Pitch.
Un cocher et sa fille vivent modestement dans une ferme isolée du travail du père, activité qui dépend de la santé de son cheval. Jusqu'à ce qu'un nième jour de tempête, le cheval refuse de bouger...
Le film part d'un épisode de la fin de la vie de Nietzsche qui, syphilitique, perdait la raison : enlaçant un cheval d'attelage épuisé à Turin en 1889, il perdit connaissance, n'écrivit plus et bascula dans la folie. On a donc ici un cocher et sa fille dont la survit dépend la santé du cheval puisque les voyages avec la charrette servant de fiacre sont la seule source de revenus du foyer. La fille croule sous les tâches épuisantes, s'occupant de la maison, de l'écurie, dévouée à son père comme une servante.
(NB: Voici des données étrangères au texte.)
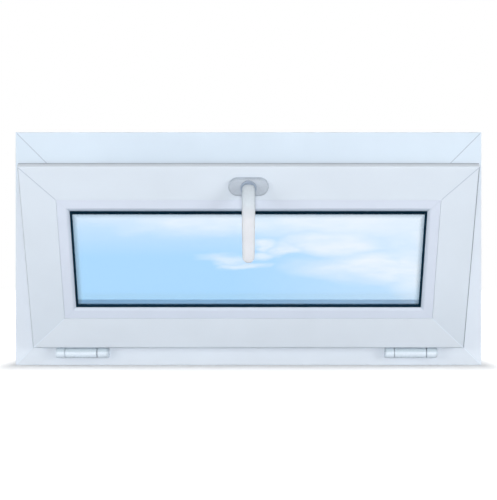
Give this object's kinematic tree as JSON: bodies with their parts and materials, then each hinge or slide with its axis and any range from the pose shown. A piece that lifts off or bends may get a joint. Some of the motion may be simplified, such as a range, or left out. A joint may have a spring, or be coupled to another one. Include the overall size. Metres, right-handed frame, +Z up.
{
  "type": "upvc window",
  "caption": "Low, wide white plastic window whose double-glazed sash is hinged at its foot and stands tilted open into the room.",
  "frame": {"origin": "centre of the frame's underside, on the sill face", "axes": "+X right as seen from the room, +Y towards the outside, +Z up"},
  "size_m": [0.8, 0.2563, 0.4],
  "materials": {
    "white_pvc": "satin",
    "dark_seal": "matt",
    "grey_seal": "matt",
    "glass": "polished",
    "spacer": "mill",
    "white_coat": "powder coat",
    "zinc_steel": "zinc plated",
    "plastic_cap": "moulded"
  },
  "bodies": {
    "root": {"frame_bottom_rail": "white_pvc", "frame_top_rail": "white_pvc", "frame_left_stile": "white_pvc", "frame_right_stile": "white_pvc", "sash_bottom_rail": "white_pvc", "sash_top_rail": "white_pvc", "sash_left_stile": "white_pvc", "sash_right_stile": "white_pvc", "glazing_bead_bottom": "white_pvc", "glazing_bead_right": "white_pvc", "glazing_bead_top": "white_pvc", "glazing_bead_left": "white_pvc", "frame_seal": "grey_seal", "sash_seal": "grey_seal", "bead_seal": "dark_seal", "outer_glazing_seal": "dark_seal", "inner_pane": "glass", "outer_pane": "glass", "spacer_bar": "spacer", "left_hinge_frame_leaf": "white_coat", "left_hinge_sash_leaf": "white_coat", "left_hinge_pin": "zinc_steel", "left_stay_bracket": "zinc_steel", "left_stay_arm": "zinc_steel", "left_stay_slider": "zinc_steel", "left_keep": "zinc_steel", "left_drain_cap": "plastic_cap", "right_hinge_frame_leaf": "white_coat", "right_hinge_sash_leaf": "white_coat", "right_hinge_pin": "zinc_steel", "right_stay_bracket": "zinc_steel", "right_stay_arm": "zinc_steel", "right_stay_slider": "zinc_steel", "right_keep": "zinc_steel", "right_drain_cap": "plastic_cap", "lock_faceplate": "zinc_steel", "lock_drive_bar": "zinc_steel", "handle_base": "white_coat", "handle_lever": "white_coat"}
  },
  "joints": []
}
Le film démarre dans une tempête avec le bruit obsédant du vent. Un vent qui ne cessera pas. Petit à petit, le cheval, soit qu'il soit malade, soit qu'il pressente la fin du monde, ne veut plus ni bouger ni manger, le père et la fille, bloqués chez eux, sont condamnés à attendre la fin. Les repas sont maigres, une pomme de terre bouillie, les vêtements rares tiennent dans une unique valise. Ce dénuement extrême n'est pas ce qui intéresse Béla Tarr mais un outil représentant la monotonie extrême de l'existence au service d'un objectif : filmer "le rythme de la vie", les rituels, les saisons, la routine auxquels les êtres vivants, donc mortels, sont asujettis. Le cheval disparu, le père et la fille poursuivent leurs rituels inchangés "dans le vide" après une tentativeéchouée (in extremis) de partir.